See, we still had packaging ideas to talk through as we gathered all the stuff that we’d need for the show. And Shop Boy’s brain was shutting down. Even Andy Snair, illustrator friend of Typecast Press and the genius behind the clever Type Faces series of letters we were to launch that day, had called it a night after a heroic two-day effort on the Vandercook SP-15. I’m telling you, without Andy … no Type Faces at the fair. Mary was at max capacity, and Shop Boy was toast.

That’s when I made my pledge to keep pushing, to be positive, to be strong, to be professional, to be friendly, even at 5 a.m., with load-in set for 8:30 at an arena across town …

And to be ready to make Mary pay, and pay, and pay like Raymond never did. How she talked me into this …

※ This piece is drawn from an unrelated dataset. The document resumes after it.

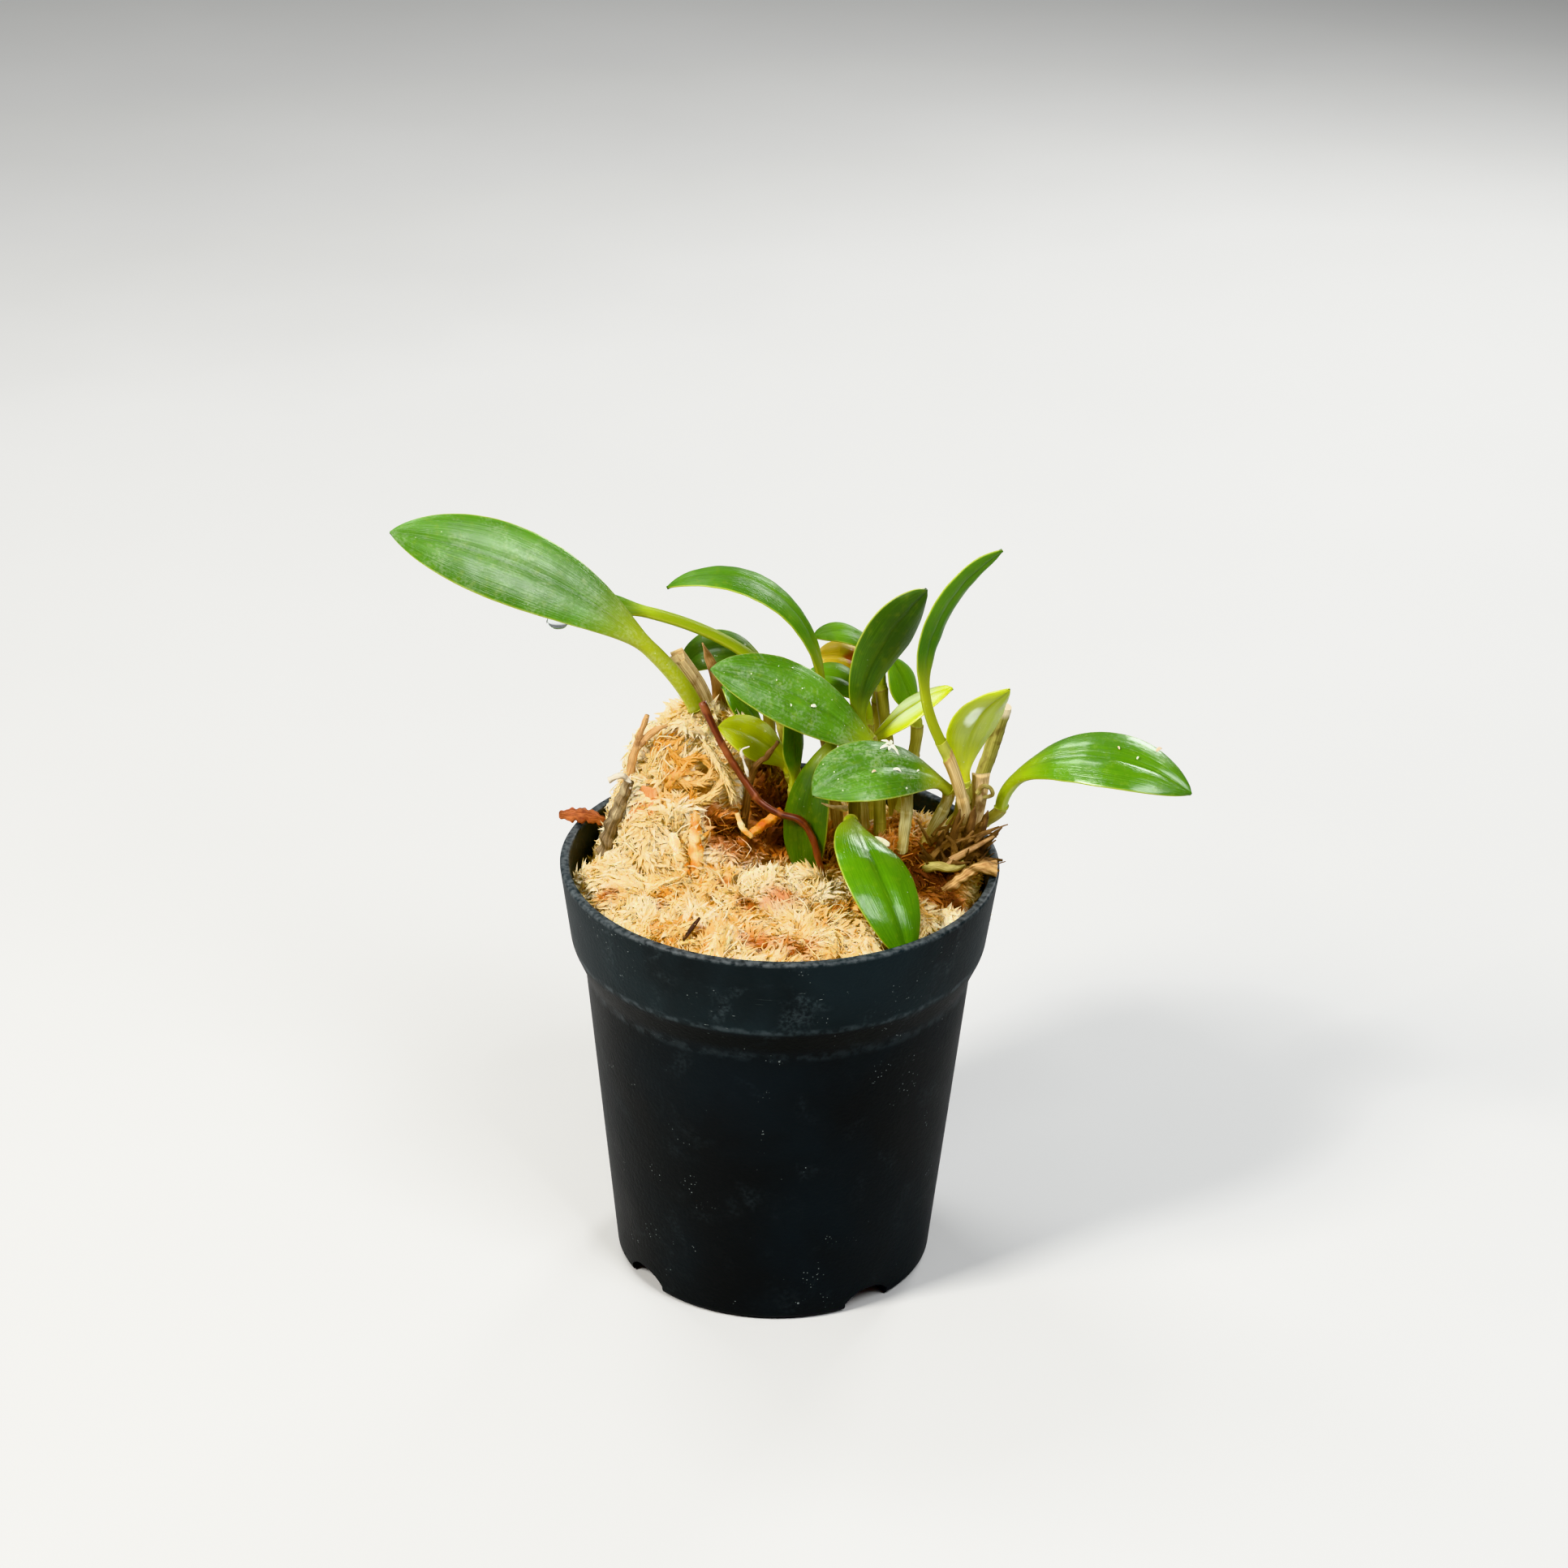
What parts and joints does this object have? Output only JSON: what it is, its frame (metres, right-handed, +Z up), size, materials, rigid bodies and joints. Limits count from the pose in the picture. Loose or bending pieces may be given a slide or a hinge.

The fair? Oh, it went pretty great for first-timers. We sold a bunch of Andy’s letters, a few of Shop Boy’s signature coasters, some really cool letterpressed wine bags that we came up with, sachets by the score. We met a bunch of people, many of whom got to make their own coaster on the little Kelsey we’d — ugh! — brought along.

True story: It was a long walk to the car from the floor of Baltimore’s Du Burns Arena. And even a little Kelsey 5X8 gets real heavy if you carry it far enough. So Shop Boy had a plan: Carry one of the display cabinets halfway there, then do the same with the Kelsey, setting it atop the cabinet as a resting point.

If only I had shared the plan with Andy.

Shop Boy boosted the Kelsey, hands wrapped carefully around the legs so as not to damage any of the more sensitive parts of the little jewel of a press, and made my way from the arena floor to the long set of stairs to the main concourse. So far, so good.

Of course, a little girl, maybe 3 years old — and unattended — made her way directly into my path at the stairs’ base and began her agonizing … one step, stop, look around … next step, stop, look around … way up the stairs. There was nowhere to set down the press, and no way Shop Boy was going to risk hurting this little girl, so I stayed back, praying that some adult would come whisk her away so I could dash the rest of the way to the rest stop.

Nope.

Finally she turned away at the top of the stairs and Shop Boy made a break for it, only to spot Andy — he truly was an amazing help, folks — carting away the cabinet where I was to set the Kelsey.

“Andy!” I called. “ANDY!”

Too far away.

Panicked, Shop Boy looked around. There was a flimsy plastic chair. There were a bunch of bags filled with paper goods. Walls of glassed-in shelves with all manner of indoor soccer trophies and such. And zero flat surfaces that would hold any weight.

Somewhere, Raymond had to be laughing.

Shop Boy might have been, too, if it were someone else’s knees buckling, someone else’s shoulders shaking. There was only one choice. Get the thing, somehow, through two sets of glass doors and outside, where Mary and Andy might spot me and run to help.

The cold air helped clear Shop Boy’s head a bit, and I spotted the section of wall with a flat top down two short flights of wide cement steps. Andy and Mary had their hands full and their backs turned, so …

I set the Kelsey down — gently — with the kind of “uuh-uhh-hhhhnnnnnnnnnnnnnn-UH!” that could be heard for blocks.

“Oh my god. Did you carry that all the way?” Mary asked.

“That wasn’t the plan,” I said, my fast breaths sending shots of steam into the chill.

When Shop Boy filled them in — “Andy! ANDY!” — Andy quickly apologized, then started laughing. Mary joined him. What could I do? No harm to small children or small presses. And Shop Boy was more or less intact.

I laughed till I cried.

Today, a month down the road, Shop Boy’s glad we took part in the Squidfire sale, hoping against hope, of course, that we’d do it a little differently next time.

It gave us Andy’s Type Faces, so long on the drawing board, convinced us we could, with proper planning, bring the Kelsey along on such outings so people can try their hand at letterpress, and provided the confidence for us to launch our own line of fun products with their own Andy-drawn logo and everything. More on that later.

And, yemen, it certainly gave us a funny story to take home, without the week of stomach distress.